Written request »
Reproduce each line from the first in the data through the line that contains "return newPiece(name, verts, faces, place, beadCoat)" exactly; give nothing else.

┌──

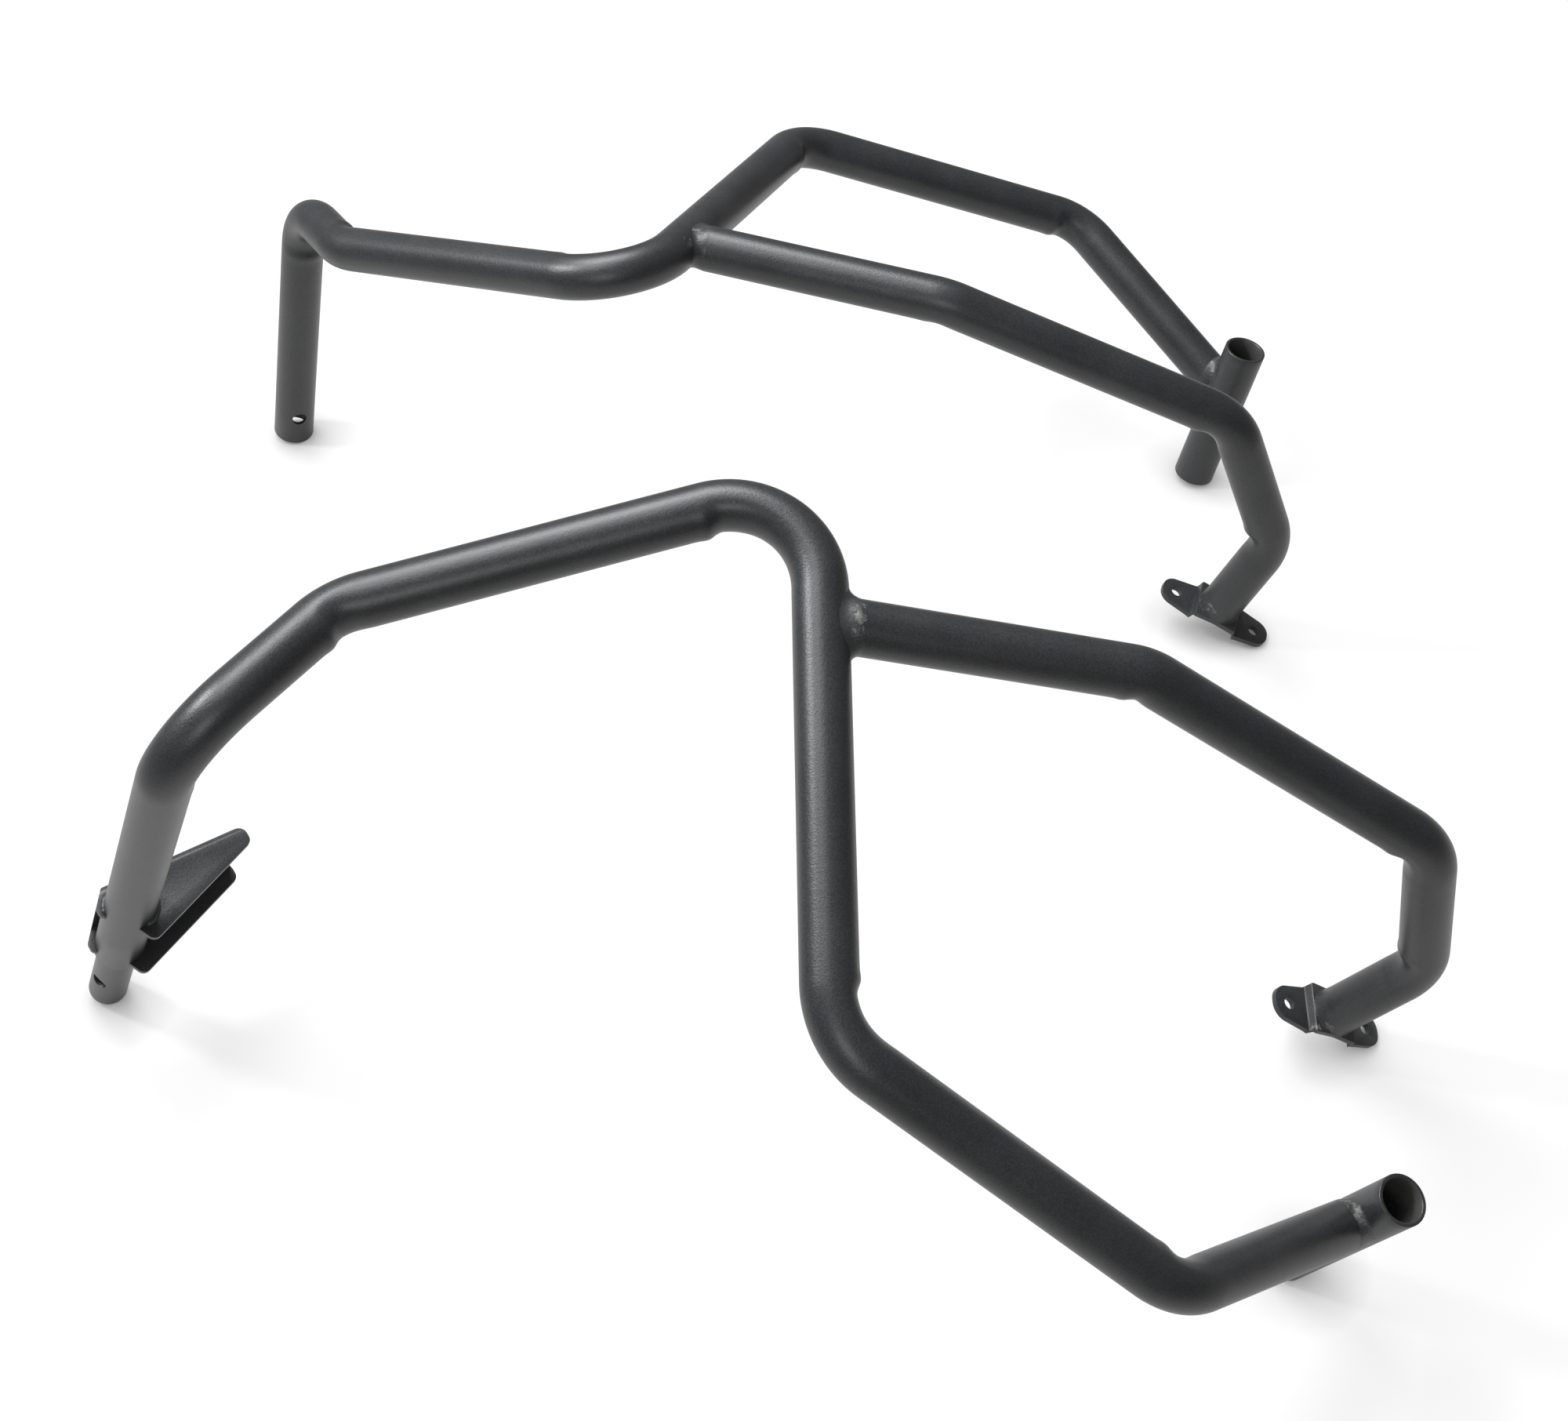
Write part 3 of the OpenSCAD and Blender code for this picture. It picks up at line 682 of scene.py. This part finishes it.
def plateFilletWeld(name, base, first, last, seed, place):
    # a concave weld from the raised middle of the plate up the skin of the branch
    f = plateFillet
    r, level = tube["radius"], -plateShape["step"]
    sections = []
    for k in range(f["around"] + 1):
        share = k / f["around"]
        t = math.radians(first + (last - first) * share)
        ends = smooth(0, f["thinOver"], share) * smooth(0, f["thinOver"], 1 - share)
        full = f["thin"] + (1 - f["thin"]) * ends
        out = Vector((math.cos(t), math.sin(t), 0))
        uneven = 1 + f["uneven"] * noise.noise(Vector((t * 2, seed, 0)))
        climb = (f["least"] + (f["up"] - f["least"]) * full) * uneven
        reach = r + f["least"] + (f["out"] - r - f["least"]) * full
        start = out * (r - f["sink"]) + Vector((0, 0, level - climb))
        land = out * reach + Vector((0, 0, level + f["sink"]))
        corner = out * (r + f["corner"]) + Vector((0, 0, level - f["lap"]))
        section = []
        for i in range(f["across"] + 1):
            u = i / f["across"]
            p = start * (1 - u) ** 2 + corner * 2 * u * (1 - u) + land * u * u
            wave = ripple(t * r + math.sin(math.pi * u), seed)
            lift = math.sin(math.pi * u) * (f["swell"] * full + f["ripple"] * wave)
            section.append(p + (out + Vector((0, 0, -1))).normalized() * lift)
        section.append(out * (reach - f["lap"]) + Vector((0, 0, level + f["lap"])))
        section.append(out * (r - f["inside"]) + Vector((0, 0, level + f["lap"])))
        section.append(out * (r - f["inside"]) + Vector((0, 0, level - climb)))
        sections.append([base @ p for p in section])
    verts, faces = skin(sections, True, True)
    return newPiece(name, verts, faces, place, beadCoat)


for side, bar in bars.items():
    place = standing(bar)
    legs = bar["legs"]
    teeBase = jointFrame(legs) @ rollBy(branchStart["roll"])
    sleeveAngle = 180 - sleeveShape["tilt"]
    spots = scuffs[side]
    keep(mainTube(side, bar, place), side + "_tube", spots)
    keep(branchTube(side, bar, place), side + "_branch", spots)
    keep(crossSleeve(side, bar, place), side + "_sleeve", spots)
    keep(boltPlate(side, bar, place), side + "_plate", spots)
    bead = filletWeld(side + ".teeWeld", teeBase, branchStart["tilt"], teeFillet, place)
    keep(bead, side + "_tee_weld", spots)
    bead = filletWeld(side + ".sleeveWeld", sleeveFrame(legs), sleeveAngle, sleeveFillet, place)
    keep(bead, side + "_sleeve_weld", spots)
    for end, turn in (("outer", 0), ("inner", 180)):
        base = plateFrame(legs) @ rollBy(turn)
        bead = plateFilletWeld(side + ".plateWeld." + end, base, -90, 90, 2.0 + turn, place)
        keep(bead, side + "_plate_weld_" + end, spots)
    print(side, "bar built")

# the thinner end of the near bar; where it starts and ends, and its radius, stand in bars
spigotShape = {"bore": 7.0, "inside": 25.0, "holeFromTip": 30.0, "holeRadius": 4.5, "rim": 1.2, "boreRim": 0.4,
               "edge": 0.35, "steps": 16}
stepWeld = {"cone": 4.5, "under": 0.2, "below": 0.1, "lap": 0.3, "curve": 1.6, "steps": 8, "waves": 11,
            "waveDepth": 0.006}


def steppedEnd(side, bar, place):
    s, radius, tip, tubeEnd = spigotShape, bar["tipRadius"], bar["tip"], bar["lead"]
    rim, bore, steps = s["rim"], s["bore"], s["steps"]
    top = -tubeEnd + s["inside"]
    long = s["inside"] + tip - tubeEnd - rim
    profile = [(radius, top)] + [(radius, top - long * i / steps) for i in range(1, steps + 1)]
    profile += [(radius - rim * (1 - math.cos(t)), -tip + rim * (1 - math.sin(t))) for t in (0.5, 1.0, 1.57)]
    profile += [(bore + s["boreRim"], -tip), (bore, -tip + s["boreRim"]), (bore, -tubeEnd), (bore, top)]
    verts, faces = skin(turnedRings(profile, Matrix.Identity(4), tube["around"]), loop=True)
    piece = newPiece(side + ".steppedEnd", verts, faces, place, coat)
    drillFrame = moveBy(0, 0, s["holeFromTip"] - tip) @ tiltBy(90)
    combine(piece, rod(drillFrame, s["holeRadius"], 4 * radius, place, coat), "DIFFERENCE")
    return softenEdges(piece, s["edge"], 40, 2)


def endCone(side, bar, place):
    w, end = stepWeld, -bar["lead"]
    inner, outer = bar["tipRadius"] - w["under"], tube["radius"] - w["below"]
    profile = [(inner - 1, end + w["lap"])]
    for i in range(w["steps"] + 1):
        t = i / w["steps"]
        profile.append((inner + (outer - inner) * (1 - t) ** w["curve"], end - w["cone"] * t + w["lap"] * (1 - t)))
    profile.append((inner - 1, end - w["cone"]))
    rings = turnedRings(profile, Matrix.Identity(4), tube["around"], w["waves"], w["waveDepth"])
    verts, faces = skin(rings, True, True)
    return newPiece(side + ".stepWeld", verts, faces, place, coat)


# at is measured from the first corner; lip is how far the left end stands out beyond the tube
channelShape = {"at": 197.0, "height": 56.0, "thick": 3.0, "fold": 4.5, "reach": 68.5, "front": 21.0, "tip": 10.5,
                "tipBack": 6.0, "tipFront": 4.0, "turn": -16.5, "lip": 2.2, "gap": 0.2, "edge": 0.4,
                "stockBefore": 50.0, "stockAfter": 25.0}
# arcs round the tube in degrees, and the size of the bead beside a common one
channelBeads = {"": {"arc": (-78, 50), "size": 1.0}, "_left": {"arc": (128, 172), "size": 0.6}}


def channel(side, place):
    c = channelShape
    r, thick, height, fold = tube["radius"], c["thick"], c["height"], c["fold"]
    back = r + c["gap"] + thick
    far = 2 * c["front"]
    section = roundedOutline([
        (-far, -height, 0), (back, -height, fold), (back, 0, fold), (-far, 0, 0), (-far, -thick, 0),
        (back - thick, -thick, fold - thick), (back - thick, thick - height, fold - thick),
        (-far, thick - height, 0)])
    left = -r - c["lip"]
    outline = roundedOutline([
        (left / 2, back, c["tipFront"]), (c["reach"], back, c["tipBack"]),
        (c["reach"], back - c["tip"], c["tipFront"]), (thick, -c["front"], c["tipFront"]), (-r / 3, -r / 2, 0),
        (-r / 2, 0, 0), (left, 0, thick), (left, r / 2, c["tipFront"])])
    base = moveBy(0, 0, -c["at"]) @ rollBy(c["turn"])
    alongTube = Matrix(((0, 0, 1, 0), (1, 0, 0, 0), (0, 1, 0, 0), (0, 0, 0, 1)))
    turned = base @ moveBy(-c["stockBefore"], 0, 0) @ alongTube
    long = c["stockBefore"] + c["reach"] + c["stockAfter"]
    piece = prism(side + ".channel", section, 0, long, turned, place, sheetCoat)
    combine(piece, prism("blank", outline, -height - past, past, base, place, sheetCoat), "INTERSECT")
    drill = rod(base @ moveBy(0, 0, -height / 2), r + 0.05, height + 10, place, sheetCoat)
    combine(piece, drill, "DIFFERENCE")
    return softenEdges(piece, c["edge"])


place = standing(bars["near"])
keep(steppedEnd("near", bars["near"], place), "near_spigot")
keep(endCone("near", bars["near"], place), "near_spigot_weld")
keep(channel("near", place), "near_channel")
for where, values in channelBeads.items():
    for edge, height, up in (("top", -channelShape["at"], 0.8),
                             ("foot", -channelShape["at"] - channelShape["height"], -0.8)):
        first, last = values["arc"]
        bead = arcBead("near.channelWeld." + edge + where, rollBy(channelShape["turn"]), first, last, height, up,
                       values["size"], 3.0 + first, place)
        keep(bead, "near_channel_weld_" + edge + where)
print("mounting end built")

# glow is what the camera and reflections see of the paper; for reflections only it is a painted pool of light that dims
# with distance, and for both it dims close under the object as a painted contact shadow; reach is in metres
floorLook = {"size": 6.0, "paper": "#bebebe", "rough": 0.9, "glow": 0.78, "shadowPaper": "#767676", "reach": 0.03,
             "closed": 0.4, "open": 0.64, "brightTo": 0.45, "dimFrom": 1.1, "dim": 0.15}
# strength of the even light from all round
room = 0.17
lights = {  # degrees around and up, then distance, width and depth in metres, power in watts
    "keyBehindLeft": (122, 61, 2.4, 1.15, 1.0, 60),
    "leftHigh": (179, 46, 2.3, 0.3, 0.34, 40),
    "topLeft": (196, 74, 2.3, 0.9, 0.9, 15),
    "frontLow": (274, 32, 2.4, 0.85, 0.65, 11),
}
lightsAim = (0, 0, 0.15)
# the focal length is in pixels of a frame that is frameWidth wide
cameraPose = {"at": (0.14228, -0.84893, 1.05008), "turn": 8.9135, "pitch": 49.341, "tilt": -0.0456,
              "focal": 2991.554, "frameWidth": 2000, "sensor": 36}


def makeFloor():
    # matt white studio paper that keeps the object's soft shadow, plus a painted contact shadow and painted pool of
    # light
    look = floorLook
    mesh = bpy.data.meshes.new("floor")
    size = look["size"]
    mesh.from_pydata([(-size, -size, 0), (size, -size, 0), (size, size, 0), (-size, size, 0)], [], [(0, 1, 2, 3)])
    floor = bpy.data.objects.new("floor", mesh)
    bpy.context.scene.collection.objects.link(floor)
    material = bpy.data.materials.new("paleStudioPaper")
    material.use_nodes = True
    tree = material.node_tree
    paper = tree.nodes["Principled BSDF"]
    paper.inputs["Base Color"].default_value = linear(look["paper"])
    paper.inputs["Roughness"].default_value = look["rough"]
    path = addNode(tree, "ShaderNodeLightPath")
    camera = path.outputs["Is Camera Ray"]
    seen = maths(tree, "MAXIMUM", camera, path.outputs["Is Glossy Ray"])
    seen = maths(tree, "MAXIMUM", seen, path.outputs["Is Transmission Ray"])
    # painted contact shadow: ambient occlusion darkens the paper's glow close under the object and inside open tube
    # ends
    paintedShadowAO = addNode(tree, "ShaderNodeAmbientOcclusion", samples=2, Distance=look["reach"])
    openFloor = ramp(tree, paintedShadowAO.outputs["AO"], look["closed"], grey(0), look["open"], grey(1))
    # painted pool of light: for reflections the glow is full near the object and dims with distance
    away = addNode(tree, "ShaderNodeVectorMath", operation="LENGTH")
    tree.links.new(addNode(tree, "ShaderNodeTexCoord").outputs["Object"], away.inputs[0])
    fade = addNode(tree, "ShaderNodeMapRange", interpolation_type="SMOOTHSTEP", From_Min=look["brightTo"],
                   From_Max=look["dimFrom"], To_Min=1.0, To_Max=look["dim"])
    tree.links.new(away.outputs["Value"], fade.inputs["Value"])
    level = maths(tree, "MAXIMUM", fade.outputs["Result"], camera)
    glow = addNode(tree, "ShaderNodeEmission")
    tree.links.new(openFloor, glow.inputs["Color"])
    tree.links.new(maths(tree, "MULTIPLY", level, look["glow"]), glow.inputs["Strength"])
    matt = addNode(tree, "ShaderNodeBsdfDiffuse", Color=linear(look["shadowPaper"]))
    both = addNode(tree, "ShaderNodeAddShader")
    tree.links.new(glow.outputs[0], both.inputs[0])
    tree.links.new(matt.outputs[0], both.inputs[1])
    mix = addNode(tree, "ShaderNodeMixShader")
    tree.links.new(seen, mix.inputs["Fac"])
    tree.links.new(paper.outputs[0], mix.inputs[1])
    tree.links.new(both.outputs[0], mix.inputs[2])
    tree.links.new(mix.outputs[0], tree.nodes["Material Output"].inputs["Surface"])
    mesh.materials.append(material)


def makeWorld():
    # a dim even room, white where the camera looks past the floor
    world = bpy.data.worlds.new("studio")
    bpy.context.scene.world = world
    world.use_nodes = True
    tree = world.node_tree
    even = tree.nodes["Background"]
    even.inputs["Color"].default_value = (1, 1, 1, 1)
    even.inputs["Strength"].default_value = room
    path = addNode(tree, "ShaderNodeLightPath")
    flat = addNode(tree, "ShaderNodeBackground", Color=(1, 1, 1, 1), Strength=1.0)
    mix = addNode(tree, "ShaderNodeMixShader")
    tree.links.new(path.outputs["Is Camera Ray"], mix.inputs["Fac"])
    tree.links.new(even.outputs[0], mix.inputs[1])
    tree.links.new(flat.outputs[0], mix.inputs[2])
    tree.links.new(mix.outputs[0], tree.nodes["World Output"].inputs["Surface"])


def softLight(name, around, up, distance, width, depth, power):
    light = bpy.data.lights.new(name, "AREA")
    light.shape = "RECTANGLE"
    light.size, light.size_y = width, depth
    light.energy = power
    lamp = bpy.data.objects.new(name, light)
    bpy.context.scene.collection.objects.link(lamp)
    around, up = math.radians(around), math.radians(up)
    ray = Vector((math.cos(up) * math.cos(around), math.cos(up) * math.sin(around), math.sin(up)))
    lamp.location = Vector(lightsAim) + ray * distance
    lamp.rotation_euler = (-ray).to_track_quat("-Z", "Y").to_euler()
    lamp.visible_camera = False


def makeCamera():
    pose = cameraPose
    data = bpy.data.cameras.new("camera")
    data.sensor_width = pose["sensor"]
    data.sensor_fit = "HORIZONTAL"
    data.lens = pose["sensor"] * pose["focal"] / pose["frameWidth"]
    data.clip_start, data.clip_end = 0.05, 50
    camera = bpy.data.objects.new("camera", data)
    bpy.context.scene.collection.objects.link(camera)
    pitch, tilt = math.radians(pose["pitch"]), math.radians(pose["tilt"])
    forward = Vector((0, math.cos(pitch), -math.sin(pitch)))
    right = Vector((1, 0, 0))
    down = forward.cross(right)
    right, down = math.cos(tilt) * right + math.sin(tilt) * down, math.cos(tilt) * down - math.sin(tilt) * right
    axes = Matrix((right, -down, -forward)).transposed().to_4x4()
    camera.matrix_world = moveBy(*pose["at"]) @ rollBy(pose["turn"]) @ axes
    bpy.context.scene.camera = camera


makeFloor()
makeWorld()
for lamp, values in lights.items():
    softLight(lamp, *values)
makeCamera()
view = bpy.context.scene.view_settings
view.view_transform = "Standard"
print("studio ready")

└──

Solution to this task »
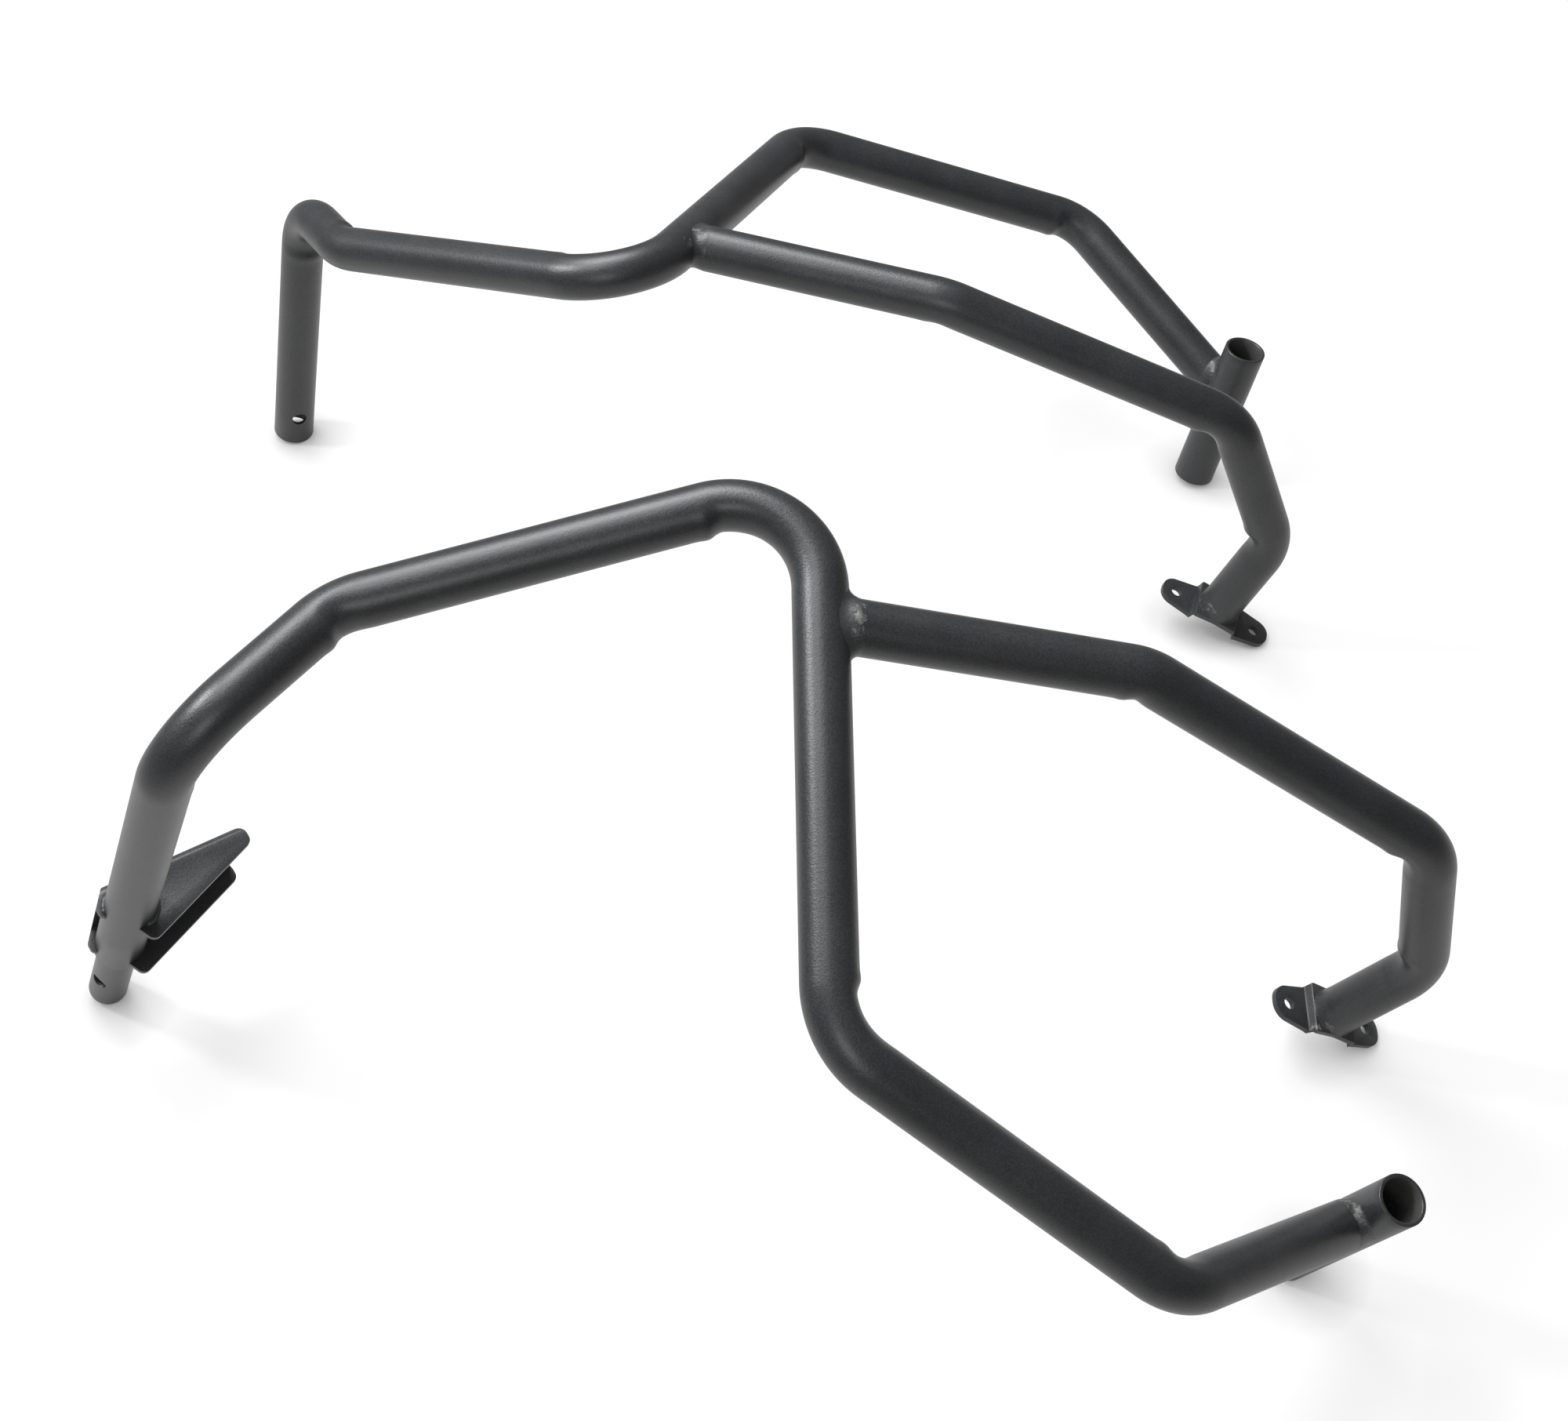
Write part 3 of the OpenSCAD and Blender code for this picture. It picks up at line 682 of scene.py. This part finishes it.
def plateFilletWeld(name, base, first, last, seed, place):
    # a concave weld from the raised middle of the plate up the skin of the branch
    f = plateFillet
    r, level = tube["radius"], -plateShape["step"]
    sections = []
    for k in range(f["around"] + 1):
        share = k / f["around"]
        t = math.radians(first + (last - first) * share)
        ends = smooth(0, f["thinOver"], share) * smooth(0, f["thinOver"], 1 - share)
        full = f["thin"] + (1 - f["thin"]) * ends
        out = Vector((math.cos(t), math.sin(t), 0))
        uneven = 1 + f["uneven"] * noise.noise(Vector((t * 2, seed, 0)))
        climb = (f["least"] + (f["up"] - f["least"]) * full) * uneven
        reach = r + f["least"] + (f["out"] - r - f["least"]) * full
        start = out * (r - f["sink"]) + Vector((0, 0, level - climb))
        land = out * reach + Vector((0, 0, level + f["sink"]))
        corner = out * (r + f["corner"]) + Vector((0, 0, level - f["lap"]))
        section = []
        for i in range(f["across"] + 1):
            u = i / f["across"]
            p = start * (1 - u) ** 2 + corner * 2 * u * (1 - u) + land * u * u
            wave = ripple(t * r + math.sin(math.pi * u), seed)
            lift = math.sin(math.pi * u) * (f["swell"] * full + f["ripple"] * wave)
            section.append(p + (out + Vector((0, 0, -1))).normalized() * lift)
        section.append(out * (reach - f["lap"]) + Vector((0, 0, level + f["lap"])))
        section.append(out * (r - f["inside"]) + Vector((0, 0, level + f["lap"])))
        section.append(out * (r - f["inside"]) + Vector((0, 0, level - climb)))
        sections.append([base @ p for p in section])
    verts, faces = skin(sections, True, True)
    return newPiece(name, verts, faces, place, beadCoat)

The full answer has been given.